Most of the smaller kubotas have fairly short valve lash adjustment service intervals, maybe 750 hours or something.

Maybe check the water pump as well, my M120 had a tick, was the water pump bearing.


----------



## Draft Horse Hay (May 15, 2014)

I have an M8540 w/ 1400hrs sounding pretty clackity too. Hard to say if it's valves when the starting temp is 10F or so using block heater.

More concerned about the clutch play on a hydraulic shuttle transmission. Seems pretty slow respones time. Again - temp related?

Curious -- if you've done your own fluid changes, what do you use to catch 57 quarts of trans oil? I ended up using a Rubbermaid tote.


----------



## slowzuki (Mar 8, 2011)

The smaller utility size Kubotas have a wet hydraulic reverser that is not electronic and is very dependent on oil temperature.


----------



## Draft Horse Hay (May 15, 2014)

slowzuki said:


> Most of the smaller kubotas have fairly short valve lash adjustment service intervals, maybe 750 hours or something.
> 
> Maybe check the water pump as well, my M120 had a tick, was the water pump bearing.
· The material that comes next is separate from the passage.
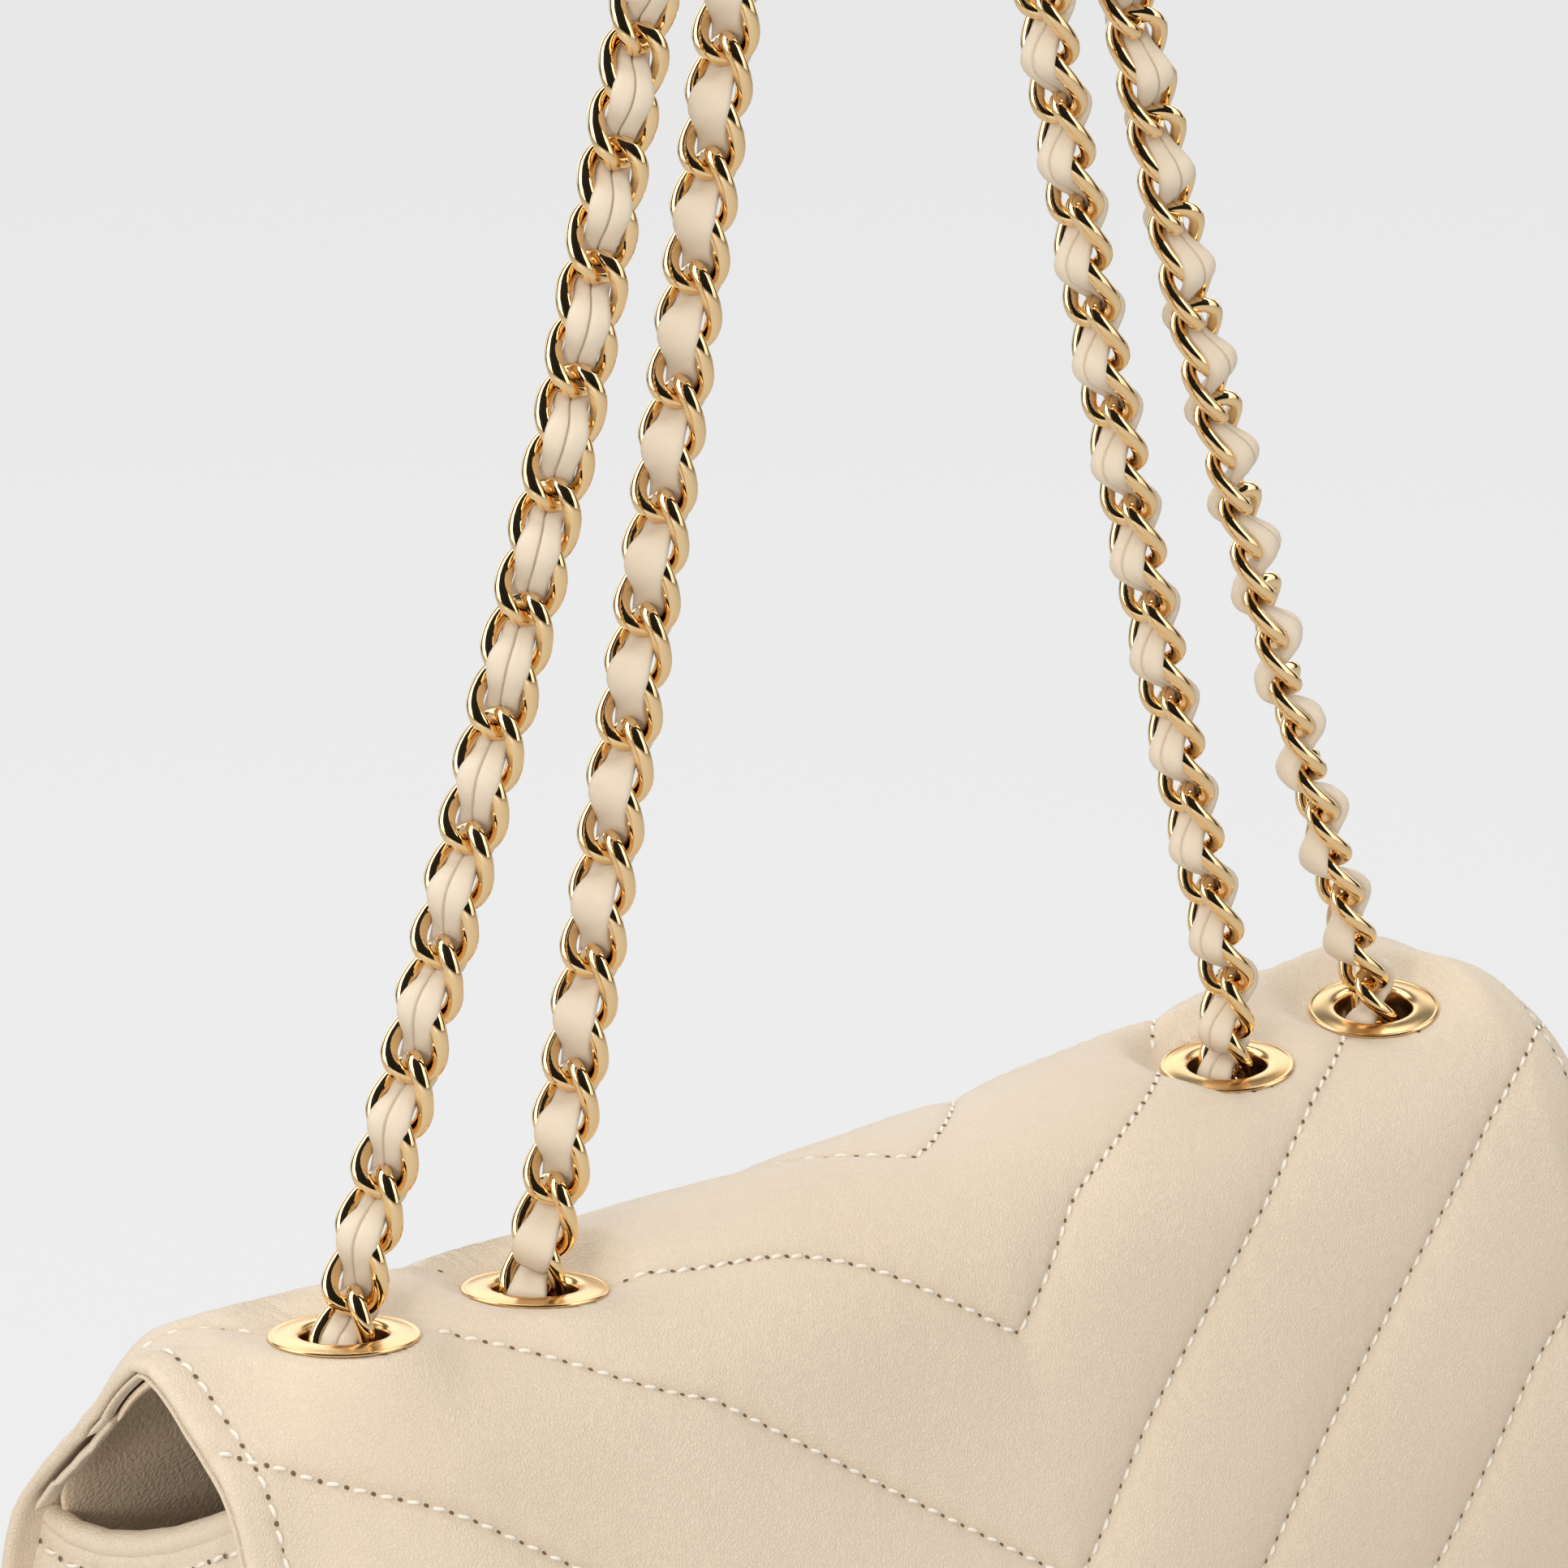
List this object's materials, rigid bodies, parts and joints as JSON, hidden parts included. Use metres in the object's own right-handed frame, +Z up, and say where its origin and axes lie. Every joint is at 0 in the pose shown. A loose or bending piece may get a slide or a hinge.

Hey slow --- how many hours on your 120 when the water pump bearing went south?

Smaller like 80 HP?

Hydraulic oil temp is always a problem when the temps drop even though your motor is nice and warm and fires right up.


----------



## slowzuki (Mar 8, 2011)

4900 ish

But hearing similar noise in my smaller Kubota at times and it's at 3000 hours roughly.



Draft Horse Hay said:


> Hey slow --- how many hours on your 120 when the water pump bearing went south?


----------



## JD3430 (Jan 1, 2012)

Draft Horse Hay said:


> I have an M8540 w/ 1400hrs sounding pretty clackity too. Hard to say if it's valves when the starting temp is 10F or so using block heater.
> 
> More concerned about the clutch play on a hydraulic shuttle transmission. Seems pretty slow respones time. Again - temp related?
> 
> Curious -- if you've done your own fluid changes, what do you use to catch 57 quarts of trans oil? I ended up using a Rubbermaid tote.


Temps definitely affect response time.

57 quarts? Thats nothing......Just saw off the top 2 feet of a plastic barrel. Let it drain in that. Use a drill pump to pump it into your empty oil containers.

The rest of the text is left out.